The standard offerings (Tesla 13.5 kWh and Sunrun 10 kWh) - assuming average power usage - can provide 10-15 hours of power. Thus a Tesla Model 3 battery with 8x the kWh of a Brightbox could provide enough energy to power your home for up to 5 days (or the length of the Texas blackout).

Blackouts are pretty rare. Are there other use cases for EV battery power?

Many energy markets that have a heavy reliance on renewable energy sources (think California for the below example) suffer from a dilemma referred to as the “duck curve”. The duck curve, pictured below, shows the demand for non-renewable energy sources by time of day. As you can see, during the sunlight hours the demand for non-renewables is very low (because the sun is shining). However, after sunset and as energy peaks in the evening due to lighting, appliances and cooking demands, the demand for non-renewable energy spikes from 6pm-10pm. The curve resembles the shape of a duck, hence the colloquialism. 

What does this duck have to do with battery storage?

The neck of the duck from 6pm-10pm represents the ideal time to use electric vehicle battery discharge to lessen the load for non-renewable energy sources. The v2g-simulator from Lawrence Berkeley National Laboratory has calculated that with a conservative projection of only 3M plug-in electric vehicles (PEVs) in California in 2030 using V2G technology, we could flatten that curve by as much as 5GW. That flattening of the curve would replace $27B in stationary energy storage investments currently needed by 2030 to achieve California’s net zero goals. 

What are the opportunities for venture capitalists and entrepreneurs?

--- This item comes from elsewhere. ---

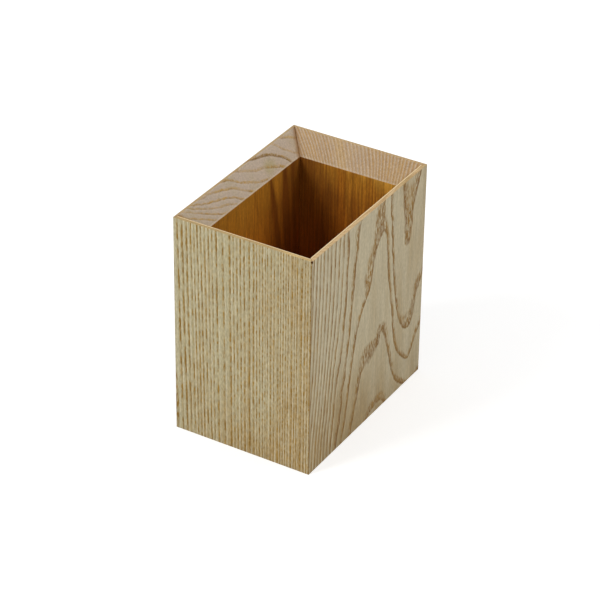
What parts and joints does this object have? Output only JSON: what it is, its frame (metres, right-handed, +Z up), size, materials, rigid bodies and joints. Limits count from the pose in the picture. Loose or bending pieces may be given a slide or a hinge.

V2G Software: As previously mentioned, there is a huge opportunity to build the software that enables V2G and companies like WeaveGrid appear to be the early leaders in the clubhouse. The need for new, innovative companies helping to enable this trend is only going to grow.

Commercial fleets as virtual power plants: So far we have mostly framed this discussion in terms of passenger vehicles. There is however, a massive opportunity to use a different vehicle with bigger batteries, more predictable usage patterns and low utilization rates. Meet the school bus. In fact, there are a number of extremely well financed venture-backed companies building solutions in this space. The two leading companies are Nuvve (reported to be going public via a SPAC this quarter) and Highland Electric Transportation which just announced a $253 million dollar fundraising haul and won a $169 million dollar contract to supply Maryland’s Montgomery County Public Schools district with 326 electric buses and 5 charging stations over the next 4 years. Companies like Highland are able to offer extremely competitive proposals to school districts to electrify because Highland can earn significant revenue by providing V2G services back to the grid under FERC order 2222 which requires grid operators to allow distributed energy resources like EVs to serve in energy generation and capacity markets. 

And that is just the tip of the iceberg in terms of opportunities in our future V2G world. I’d love to hear thoughts from the readers on where you think other opportunities or challenges lie.